Return every line below in which "objects" appears.

[begin SUPPLIED INFORMATION]

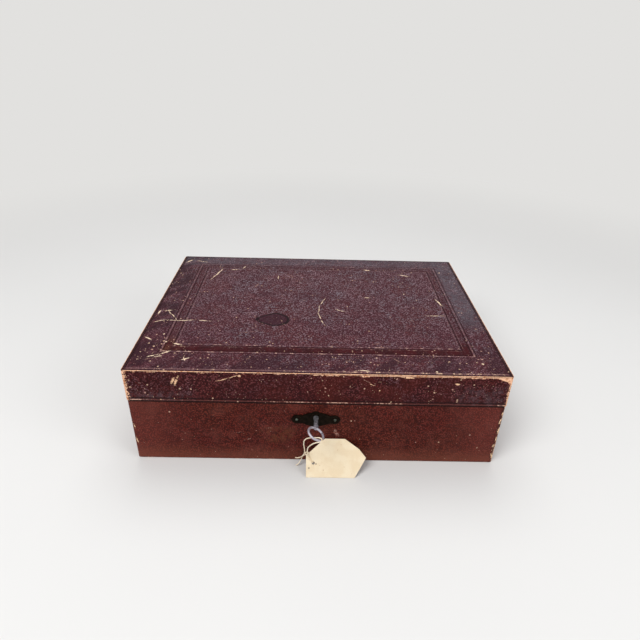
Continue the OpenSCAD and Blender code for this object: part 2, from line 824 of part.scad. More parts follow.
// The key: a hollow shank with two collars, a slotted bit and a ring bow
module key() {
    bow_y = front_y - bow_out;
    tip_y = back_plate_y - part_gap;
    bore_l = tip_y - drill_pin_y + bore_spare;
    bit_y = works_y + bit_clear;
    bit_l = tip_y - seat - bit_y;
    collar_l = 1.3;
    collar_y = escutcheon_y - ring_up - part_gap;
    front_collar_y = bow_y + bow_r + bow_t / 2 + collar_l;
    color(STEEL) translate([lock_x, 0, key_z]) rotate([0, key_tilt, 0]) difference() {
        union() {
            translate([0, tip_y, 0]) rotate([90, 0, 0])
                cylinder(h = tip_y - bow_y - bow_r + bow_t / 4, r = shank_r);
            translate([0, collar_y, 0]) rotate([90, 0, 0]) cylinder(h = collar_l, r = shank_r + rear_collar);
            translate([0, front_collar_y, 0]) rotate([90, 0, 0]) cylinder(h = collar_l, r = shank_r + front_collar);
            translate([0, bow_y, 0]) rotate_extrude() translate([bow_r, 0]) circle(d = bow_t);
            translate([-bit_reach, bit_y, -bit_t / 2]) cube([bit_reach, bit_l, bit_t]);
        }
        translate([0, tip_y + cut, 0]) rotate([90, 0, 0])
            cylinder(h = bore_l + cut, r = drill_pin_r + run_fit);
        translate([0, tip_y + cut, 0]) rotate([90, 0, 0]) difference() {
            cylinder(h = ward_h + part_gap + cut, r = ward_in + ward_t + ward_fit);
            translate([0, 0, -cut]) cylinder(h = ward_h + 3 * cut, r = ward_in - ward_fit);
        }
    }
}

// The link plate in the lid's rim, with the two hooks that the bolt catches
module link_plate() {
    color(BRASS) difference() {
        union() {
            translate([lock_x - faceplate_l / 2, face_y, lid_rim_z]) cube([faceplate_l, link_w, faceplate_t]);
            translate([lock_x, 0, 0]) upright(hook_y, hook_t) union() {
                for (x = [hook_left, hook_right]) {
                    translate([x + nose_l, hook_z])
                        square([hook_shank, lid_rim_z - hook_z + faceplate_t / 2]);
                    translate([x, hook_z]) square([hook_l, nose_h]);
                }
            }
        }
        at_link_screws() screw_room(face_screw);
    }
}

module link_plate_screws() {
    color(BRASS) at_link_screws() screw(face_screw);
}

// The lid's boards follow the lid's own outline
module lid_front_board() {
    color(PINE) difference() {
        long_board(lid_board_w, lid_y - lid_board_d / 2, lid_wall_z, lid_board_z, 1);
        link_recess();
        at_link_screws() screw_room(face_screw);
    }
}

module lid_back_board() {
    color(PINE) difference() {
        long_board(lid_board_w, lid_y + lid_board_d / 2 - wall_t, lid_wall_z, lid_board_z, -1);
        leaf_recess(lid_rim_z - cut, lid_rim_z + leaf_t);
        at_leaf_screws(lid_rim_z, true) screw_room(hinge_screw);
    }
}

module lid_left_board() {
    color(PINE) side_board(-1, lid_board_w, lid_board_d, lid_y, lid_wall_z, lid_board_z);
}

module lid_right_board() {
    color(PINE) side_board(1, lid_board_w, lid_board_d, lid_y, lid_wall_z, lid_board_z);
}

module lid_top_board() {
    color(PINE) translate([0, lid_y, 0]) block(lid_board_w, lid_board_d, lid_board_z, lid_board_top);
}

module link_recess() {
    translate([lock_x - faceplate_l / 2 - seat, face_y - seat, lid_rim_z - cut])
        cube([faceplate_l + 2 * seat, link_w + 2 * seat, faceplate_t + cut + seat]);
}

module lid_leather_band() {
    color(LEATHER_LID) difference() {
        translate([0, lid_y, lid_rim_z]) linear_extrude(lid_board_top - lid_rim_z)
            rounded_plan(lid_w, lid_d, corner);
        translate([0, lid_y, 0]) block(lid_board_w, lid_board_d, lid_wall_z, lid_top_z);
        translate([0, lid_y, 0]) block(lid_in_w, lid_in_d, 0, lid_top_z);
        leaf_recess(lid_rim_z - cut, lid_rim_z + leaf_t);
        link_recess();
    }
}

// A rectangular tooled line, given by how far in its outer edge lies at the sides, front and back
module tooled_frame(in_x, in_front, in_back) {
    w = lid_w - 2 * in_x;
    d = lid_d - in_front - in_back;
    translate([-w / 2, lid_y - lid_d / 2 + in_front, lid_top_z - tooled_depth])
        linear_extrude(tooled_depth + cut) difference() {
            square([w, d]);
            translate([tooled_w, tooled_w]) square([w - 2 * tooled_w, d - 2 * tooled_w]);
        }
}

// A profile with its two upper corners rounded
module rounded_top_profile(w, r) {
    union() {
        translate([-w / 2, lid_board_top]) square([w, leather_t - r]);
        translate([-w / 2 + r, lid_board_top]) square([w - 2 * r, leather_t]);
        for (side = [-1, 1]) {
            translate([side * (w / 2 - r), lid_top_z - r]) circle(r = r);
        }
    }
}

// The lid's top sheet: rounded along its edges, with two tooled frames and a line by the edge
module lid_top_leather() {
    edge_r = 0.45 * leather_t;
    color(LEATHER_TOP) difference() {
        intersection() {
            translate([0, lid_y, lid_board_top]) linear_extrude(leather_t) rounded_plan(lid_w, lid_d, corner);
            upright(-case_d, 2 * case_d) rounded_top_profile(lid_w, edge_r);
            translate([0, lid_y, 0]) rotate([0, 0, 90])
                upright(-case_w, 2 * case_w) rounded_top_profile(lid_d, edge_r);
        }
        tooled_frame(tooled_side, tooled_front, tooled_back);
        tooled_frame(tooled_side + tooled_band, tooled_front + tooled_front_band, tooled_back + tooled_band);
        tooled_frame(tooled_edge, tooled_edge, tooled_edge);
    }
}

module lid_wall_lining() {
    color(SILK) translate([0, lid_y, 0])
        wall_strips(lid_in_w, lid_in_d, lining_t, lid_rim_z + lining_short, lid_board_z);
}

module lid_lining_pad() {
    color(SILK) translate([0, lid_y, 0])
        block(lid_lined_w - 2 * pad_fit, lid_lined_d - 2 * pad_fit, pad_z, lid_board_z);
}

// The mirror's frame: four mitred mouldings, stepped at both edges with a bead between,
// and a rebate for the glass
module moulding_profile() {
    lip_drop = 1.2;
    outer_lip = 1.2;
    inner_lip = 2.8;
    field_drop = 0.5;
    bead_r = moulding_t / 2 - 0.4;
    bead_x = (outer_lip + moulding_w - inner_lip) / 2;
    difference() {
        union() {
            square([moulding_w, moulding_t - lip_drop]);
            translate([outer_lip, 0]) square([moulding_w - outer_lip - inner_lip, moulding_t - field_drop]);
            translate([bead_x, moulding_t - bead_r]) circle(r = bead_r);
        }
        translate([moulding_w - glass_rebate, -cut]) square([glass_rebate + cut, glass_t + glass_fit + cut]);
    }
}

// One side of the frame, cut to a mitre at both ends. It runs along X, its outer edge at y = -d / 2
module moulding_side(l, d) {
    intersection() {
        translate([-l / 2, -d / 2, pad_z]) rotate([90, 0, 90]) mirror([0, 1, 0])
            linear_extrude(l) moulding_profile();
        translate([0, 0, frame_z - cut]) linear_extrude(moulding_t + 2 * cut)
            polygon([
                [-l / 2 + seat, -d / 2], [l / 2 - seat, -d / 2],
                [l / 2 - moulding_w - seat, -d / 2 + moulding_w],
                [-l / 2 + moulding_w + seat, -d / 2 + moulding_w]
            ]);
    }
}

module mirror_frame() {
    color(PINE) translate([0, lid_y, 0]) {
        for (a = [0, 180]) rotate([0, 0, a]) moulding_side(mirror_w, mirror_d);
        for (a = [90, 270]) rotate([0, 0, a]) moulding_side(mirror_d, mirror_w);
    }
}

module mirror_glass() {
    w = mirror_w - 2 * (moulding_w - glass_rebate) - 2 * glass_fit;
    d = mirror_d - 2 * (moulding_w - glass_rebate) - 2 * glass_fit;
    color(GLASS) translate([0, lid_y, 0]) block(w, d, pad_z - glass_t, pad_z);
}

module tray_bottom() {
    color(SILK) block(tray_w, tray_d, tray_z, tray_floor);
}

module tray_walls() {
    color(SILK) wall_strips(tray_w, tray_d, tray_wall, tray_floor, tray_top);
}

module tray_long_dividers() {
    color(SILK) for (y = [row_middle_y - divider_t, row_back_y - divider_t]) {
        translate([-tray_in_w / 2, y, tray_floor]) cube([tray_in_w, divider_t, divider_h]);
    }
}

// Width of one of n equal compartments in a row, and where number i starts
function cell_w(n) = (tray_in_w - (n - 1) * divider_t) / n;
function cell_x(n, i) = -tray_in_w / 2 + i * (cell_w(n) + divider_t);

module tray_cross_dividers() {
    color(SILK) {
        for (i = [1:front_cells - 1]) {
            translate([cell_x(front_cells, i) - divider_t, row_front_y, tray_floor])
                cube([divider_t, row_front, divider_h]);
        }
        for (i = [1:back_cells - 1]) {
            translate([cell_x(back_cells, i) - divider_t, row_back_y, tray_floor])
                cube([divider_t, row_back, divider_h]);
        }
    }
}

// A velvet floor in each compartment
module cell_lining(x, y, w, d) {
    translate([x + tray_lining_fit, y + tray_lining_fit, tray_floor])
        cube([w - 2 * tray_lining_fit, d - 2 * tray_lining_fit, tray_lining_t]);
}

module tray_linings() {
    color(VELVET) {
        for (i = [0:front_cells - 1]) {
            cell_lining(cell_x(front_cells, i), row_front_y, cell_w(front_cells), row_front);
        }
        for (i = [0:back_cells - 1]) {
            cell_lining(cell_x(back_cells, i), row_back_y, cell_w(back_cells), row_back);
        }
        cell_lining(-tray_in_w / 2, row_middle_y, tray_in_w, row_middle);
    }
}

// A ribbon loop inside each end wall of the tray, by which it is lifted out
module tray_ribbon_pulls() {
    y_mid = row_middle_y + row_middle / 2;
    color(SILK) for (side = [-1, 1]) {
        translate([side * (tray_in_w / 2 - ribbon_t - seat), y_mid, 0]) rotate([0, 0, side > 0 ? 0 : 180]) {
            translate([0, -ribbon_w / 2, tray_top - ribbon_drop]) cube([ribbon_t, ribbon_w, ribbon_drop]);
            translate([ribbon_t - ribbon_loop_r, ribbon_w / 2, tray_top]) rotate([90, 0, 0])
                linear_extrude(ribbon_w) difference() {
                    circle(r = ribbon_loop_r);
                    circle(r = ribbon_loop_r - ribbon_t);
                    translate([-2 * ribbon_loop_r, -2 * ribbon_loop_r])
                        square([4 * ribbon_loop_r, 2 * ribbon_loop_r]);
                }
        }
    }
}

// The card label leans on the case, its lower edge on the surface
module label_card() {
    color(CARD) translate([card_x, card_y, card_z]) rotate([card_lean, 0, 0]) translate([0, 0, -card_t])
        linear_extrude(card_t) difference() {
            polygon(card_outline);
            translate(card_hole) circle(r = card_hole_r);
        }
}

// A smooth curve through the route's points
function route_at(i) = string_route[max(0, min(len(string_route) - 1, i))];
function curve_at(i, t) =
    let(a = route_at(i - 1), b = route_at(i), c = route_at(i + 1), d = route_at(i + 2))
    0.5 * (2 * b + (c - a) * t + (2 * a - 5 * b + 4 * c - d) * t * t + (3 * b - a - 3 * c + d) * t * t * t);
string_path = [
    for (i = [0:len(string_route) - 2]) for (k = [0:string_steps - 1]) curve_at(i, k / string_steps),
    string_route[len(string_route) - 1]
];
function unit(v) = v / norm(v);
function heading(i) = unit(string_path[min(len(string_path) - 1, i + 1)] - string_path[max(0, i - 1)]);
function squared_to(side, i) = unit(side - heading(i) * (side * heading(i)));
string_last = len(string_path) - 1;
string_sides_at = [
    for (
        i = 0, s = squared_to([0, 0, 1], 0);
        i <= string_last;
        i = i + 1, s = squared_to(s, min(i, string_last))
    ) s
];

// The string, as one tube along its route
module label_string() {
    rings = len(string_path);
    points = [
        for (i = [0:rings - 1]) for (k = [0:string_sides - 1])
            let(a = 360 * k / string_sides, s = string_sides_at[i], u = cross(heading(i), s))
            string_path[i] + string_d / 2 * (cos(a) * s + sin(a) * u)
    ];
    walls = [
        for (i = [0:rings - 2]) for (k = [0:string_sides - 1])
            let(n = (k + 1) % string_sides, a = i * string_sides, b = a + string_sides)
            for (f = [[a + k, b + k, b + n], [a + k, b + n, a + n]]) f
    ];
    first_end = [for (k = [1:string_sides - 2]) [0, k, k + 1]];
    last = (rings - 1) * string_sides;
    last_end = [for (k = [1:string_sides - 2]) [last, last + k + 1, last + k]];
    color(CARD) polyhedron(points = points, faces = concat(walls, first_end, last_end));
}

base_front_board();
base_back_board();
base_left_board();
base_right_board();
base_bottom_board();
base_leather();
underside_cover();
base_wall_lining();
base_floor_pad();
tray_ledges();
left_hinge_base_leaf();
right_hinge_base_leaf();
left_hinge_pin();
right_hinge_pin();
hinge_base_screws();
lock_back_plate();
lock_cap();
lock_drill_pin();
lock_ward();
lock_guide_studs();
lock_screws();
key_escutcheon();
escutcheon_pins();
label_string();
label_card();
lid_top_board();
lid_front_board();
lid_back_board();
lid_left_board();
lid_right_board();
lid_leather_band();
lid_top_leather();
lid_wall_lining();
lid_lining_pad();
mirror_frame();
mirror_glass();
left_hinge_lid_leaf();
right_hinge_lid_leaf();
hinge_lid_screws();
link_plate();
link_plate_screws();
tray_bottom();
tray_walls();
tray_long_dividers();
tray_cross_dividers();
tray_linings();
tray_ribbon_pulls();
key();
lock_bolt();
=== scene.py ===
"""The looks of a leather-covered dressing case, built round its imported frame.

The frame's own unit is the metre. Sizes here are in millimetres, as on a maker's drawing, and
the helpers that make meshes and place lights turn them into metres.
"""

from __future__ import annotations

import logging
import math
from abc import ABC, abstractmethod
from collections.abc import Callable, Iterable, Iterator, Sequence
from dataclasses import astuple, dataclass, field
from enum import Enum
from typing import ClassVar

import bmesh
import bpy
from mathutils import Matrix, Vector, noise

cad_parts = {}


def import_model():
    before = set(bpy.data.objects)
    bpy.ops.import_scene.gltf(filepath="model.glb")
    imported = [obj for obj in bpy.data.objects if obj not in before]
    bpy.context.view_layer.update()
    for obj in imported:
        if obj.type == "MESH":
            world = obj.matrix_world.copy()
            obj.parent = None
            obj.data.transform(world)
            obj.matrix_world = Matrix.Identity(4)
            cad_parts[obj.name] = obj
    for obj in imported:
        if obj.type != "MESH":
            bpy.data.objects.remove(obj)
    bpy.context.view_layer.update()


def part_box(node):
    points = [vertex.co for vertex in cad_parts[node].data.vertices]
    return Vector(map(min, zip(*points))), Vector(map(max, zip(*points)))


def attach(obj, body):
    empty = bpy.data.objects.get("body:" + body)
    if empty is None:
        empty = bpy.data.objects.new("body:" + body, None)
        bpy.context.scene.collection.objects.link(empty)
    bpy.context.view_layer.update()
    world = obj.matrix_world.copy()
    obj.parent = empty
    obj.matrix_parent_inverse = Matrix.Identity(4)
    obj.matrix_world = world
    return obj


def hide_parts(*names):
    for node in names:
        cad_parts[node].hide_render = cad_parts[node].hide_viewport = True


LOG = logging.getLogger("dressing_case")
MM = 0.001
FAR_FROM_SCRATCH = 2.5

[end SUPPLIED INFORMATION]

EXERCISE ANSWER –
    before = set(bpy.data.objects)
    imported = [obj for obj in bpy.data.objects if obj not in before]
            bpy.data.objects.remove(obj)
    empty = bpy.data.objects.get("body:" + body)
        empty = bpy.data.objects.new("body:" + body, None)
        bpy.context.scene.collection.objects.link(empty)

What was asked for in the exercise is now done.